What you will do >> Only the lines from the one containing "bundle = rods[0]" down to the one containing "if obj.type not", inclusive, are to be quoted exactly.

Supplied data >>
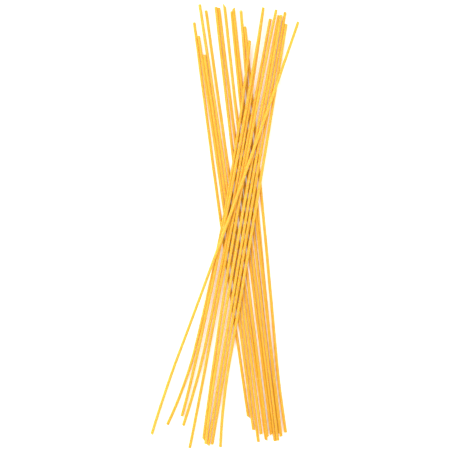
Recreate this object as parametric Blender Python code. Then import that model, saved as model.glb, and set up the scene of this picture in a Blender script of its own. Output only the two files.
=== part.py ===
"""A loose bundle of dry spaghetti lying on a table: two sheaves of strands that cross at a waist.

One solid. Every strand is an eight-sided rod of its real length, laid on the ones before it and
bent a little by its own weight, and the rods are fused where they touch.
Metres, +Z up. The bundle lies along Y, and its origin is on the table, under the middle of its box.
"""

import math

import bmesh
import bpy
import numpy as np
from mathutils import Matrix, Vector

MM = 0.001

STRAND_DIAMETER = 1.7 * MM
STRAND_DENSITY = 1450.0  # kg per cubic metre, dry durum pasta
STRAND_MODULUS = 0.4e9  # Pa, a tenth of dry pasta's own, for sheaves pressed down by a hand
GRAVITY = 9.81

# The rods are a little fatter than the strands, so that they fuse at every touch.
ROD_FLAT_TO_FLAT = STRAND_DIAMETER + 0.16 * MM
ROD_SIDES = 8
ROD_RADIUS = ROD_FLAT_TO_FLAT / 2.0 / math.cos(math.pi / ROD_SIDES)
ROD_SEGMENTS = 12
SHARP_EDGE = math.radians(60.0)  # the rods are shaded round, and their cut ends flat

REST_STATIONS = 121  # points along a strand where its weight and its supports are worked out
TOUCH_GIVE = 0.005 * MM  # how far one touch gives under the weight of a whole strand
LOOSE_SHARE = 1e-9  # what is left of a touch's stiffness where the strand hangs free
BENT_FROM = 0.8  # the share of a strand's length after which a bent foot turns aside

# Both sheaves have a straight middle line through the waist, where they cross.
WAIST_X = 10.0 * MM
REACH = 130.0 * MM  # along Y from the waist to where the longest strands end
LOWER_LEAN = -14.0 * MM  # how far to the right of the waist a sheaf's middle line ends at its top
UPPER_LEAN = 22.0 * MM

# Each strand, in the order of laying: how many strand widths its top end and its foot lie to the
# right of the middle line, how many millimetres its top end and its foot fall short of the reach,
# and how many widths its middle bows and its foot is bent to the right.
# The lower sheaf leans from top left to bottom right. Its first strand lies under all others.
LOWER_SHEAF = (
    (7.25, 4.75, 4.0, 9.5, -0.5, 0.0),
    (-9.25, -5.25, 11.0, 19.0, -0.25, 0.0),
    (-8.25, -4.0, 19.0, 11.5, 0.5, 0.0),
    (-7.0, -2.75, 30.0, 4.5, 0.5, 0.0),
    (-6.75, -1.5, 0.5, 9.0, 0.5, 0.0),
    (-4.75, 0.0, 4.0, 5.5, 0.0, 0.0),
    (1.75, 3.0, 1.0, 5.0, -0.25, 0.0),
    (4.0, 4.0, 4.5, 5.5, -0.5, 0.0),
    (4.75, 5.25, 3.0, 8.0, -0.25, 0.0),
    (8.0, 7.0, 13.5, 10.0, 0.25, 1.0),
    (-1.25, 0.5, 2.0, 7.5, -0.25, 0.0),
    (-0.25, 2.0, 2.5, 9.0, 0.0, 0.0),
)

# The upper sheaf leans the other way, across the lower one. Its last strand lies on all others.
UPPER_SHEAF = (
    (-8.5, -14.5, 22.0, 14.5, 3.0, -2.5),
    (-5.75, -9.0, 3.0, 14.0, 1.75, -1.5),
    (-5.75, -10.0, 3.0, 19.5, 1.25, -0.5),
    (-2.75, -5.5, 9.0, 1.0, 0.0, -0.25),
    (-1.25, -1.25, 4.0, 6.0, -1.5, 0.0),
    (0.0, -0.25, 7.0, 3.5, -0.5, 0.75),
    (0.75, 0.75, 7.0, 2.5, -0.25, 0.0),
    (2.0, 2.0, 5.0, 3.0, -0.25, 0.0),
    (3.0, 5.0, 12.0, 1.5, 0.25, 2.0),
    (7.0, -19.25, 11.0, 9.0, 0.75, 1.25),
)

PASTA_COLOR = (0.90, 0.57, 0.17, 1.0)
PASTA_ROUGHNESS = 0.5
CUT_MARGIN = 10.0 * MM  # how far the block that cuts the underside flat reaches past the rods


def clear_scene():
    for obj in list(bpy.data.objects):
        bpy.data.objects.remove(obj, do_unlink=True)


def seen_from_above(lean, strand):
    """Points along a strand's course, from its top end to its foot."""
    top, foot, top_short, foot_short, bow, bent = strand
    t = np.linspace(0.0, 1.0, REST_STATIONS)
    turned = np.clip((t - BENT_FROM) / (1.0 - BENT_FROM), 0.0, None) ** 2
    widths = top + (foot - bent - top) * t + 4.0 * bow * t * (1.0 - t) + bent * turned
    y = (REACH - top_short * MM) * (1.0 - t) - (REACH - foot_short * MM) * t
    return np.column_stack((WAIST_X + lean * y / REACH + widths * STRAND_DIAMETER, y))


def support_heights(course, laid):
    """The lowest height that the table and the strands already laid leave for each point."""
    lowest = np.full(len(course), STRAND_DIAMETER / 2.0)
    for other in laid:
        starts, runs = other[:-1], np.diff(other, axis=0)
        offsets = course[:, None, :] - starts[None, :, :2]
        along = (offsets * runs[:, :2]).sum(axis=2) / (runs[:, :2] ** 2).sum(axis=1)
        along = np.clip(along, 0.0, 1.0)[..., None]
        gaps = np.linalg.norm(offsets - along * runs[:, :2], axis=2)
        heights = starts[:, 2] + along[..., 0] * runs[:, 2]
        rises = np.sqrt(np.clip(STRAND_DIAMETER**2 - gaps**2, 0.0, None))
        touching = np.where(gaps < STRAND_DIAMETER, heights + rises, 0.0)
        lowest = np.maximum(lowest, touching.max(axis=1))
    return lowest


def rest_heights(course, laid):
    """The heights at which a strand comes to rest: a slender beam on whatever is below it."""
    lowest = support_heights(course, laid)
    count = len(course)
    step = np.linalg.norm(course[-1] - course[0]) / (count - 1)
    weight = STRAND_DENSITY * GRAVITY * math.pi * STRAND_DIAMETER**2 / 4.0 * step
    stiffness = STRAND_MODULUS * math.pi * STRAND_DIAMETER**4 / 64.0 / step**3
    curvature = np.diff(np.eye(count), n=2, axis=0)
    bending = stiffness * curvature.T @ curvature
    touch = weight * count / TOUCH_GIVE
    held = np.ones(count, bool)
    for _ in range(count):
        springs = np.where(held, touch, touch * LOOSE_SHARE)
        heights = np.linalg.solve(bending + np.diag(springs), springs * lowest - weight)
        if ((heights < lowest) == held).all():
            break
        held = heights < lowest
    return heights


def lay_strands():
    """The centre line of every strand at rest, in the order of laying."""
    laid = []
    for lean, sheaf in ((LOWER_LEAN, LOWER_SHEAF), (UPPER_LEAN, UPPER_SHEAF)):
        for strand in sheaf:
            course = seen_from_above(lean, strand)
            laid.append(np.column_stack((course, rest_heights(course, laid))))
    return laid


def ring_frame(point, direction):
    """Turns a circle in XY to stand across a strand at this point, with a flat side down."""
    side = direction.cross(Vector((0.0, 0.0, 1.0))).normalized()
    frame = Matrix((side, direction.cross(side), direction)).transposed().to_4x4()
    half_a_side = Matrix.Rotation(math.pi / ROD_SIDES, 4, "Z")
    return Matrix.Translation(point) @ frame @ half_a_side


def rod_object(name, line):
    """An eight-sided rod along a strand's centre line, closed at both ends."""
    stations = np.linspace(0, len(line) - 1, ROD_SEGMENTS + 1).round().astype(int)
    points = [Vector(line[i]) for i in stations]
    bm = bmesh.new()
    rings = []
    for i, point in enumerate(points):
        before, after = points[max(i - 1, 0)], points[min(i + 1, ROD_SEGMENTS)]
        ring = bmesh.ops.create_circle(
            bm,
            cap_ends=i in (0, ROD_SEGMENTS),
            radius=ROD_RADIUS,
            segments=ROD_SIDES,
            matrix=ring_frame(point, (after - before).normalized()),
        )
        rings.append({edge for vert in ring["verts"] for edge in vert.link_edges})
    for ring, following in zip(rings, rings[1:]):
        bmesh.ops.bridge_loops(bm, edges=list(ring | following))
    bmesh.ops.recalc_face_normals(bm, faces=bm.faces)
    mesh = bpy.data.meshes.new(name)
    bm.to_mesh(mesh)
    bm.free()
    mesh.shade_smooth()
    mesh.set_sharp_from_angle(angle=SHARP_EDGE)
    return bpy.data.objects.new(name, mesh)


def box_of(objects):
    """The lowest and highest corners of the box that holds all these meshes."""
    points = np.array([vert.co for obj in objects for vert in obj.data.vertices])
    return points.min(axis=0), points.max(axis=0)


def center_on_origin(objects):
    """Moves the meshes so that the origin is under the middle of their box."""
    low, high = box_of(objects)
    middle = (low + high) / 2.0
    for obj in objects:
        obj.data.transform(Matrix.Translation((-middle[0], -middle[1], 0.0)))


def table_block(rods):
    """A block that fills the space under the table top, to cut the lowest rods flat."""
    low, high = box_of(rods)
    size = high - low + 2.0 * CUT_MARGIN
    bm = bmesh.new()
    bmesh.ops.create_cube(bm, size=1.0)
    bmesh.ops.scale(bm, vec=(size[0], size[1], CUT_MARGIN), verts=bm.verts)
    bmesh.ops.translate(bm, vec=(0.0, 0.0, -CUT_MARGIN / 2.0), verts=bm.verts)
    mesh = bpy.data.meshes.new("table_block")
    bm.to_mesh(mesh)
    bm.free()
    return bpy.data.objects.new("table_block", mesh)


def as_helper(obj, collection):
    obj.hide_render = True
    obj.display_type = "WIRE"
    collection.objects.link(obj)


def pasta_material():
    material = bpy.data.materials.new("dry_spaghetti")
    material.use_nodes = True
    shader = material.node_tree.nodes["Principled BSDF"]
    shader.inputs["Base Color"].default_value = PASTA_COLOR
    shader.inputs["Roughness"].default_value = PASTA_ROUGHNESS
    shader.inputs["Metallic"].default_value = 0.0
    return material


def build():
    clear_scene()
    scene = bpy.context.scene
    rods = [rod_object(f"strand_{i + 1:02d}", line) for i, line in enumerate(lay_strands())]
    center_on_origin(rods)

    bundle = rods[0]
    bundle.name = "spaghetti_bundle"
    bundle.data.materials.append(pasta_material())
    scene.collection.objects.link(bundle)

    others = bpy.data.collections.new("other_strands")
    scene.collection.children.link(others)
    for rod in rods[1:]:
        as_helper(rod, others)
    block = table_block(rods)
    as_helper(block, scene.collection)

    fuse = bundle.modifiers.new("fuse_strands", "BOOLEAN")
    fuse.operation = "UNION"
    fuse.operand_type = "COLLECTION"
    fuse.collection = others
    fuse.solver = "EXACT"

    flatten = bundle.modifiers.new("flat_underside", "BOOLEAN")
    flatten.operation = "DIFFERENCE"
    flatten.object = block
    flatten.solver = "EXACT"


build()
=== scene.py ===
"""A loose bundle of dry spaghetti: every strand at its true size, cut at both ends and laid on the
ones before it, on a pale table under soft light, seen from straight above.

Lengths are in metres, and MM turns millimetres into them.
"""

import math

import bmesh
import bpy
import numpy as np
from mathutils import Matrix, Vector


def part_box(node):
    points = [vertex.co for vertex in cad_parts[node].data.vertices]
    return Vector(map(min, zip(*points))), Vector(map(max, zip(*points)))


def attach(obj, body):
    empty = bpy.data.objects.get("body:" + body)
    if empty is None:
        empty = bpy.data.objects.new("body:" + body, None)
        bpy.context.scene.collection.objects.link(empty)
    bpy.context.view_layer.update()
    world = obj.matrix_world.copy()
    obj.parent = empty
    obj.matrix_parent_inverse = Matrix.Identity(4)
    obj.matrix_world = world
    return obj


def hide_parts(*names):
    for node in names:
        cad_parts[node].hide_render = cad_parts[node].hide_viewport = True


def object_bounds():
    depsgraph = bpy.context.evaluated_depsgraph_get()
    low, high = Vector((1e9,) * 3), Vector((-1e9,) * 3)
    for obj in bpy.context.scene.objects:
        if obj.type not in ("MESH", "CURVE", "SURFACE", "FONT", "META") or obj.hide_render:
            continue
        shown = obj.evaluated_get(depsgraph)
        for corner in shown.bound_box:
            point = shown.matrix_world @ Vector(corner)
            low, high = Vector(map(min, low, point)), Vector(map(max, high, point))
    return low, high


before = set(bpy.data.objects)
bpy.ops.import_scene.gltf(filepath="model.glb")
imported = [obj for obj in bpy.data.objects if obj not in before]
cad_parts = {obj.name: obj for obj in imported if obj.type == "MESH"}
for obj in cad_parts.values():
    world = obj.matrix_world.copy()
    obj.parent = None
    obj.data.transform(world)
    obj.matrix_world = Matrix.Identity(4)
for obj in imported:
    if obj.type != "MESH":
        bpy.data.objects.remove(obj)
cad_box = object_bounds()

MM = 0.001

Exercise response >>
    bundle = rods[0]
    bundle.name = "spaghetti_bundle"
    bundle.data.materials.append(pasta_material())
    scene.collection.objects.link(bundle)

    others = bpy.data.collections.new("other_strands")
    scene.collection.children.link(others)
    for rod in rods[1:]:
        as_helper(rod, others)
    block = table_block(rods)
    as_helper(block, scene.collection)

    fuse = bundle.modifiers.new("fuse_strands", "BOOLEAN")
    fuse.operation = "UNION"
    fuse.operand_type = "COLLECTION"
    fuse.collection = others
    fuse.solver = "EXACT"

    flatten = bundle.modifiers.new("flat_underside", "BOOLEAN")
    flatten.operation = "DIFFERENCE"
    flatten.object = block
    flatten.solver = "EXACT"


build()
=== scene.py ===
"""A loose bundle of dry spaghetti: every strand at its true size, cut at both ends and laid on the
ones before it, on a pale table under soft light, seen from straight above.

Lengths are in metres, and MM turns millimetres into them.
"""

import math

import bmesh
import bpy
import numpy as np
from mathutils import Matrix, Vector


def part_box(node):
    points = [vertex.co for vertex in cad_parts[node].data.vertices]
    return Vector(map(min, zip(*points))), Vector(map(max, zip(*points)))


def attach(obj, body):
    empty = bpy.data.objects.get("body:" + body)
    if empty is None:
        empty = bpy.data.objects.new("body:" + body, None)
        bpy.context.scene.collection.objects.link(empty)
    bpy.context.view_layer.update()
    world = obj.matrix_world.copy()
    obj.parent = empty
    obj.matrix_parent_inverse = Matrix.Identity(4)
    obj.matrix_world = world
    return obj


def hide_parts(*names):
    for node in names:
        cad_parts[node].hide_render = cad_parts[node].hide_viewport = True


def object_bounds():
    depsgraph = bpy.context.evaluated_depsgraph_get()
    low, high = Vector((1e9,) * 3), Vector((-1e9,) * 3)
    for obj in bpy.context.scene.objects:
        if obj.type not in ("MESH", "CURVE", "SURFACE", "FONT", "META") or obj.hide_render:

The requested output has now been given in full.